President Obama has insisted that killing or removing Bashar al-Assad is not part of his strike plan, though it is his stated political goal. He and Secretary of State Kerry have stressed that any attack is aimed at deterring Assad from using chemical weapons. But it carries huge risks.

Many people on the streets of the capital are terrified that the Americans will hit chemical weapons depots, sending clouds of poison gas across the city. They are ready to hide under bridges and in parks, away from military buildings, but if the gas comes, they say, "where can we hide?".

They also worry about strikes on Syria's army and air force. America wants to weaken the means by which Assad can deliver chemical weapons. But if it destroys too many of the planes, airfields, helicopters and equipment that has given Assad a clear military advantage over the rebels, America might give al-Qaeda linked groups the opening they need to push on the capital and take down the whole regime.

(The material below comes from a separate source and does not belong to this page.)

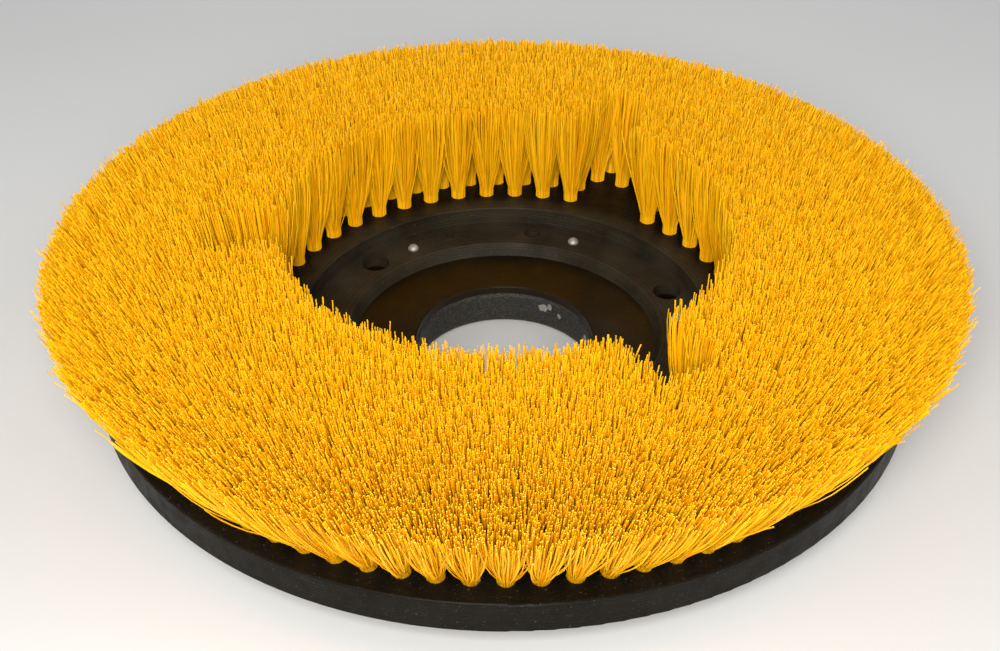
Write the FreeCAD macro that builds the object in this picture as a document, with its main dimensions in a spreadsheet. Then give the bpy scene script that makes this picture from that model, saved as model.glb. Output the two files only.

Many Christians and Sunnis, as well as Assad's key Alawite supporters, are concerned that the secular, tolerant Syria they remember may be destroyed by an Islamist offensive on the back of American missiles.But most believe the American strike will do little and solve nothing. Command buildings may be struck but the commanders are unlikely to be inside. Already, some ministries and army barracks appear to me to be less full than normal.

For the most part however, normal life here goes on. The streets are busy, the traffic heavy and artillery pounds the rebel held suburbs throughout the day. At the luxury hotels the rich lie by the swimming pools, their businesses closed, their wallets open, their homes empty until this crisis passes. They believe it will.

Then Syria can escape from the international spotlight on chemical weapons and get back to the domestic slaughter with conventional weapons that has seen one hundred thousand die in two and a half years.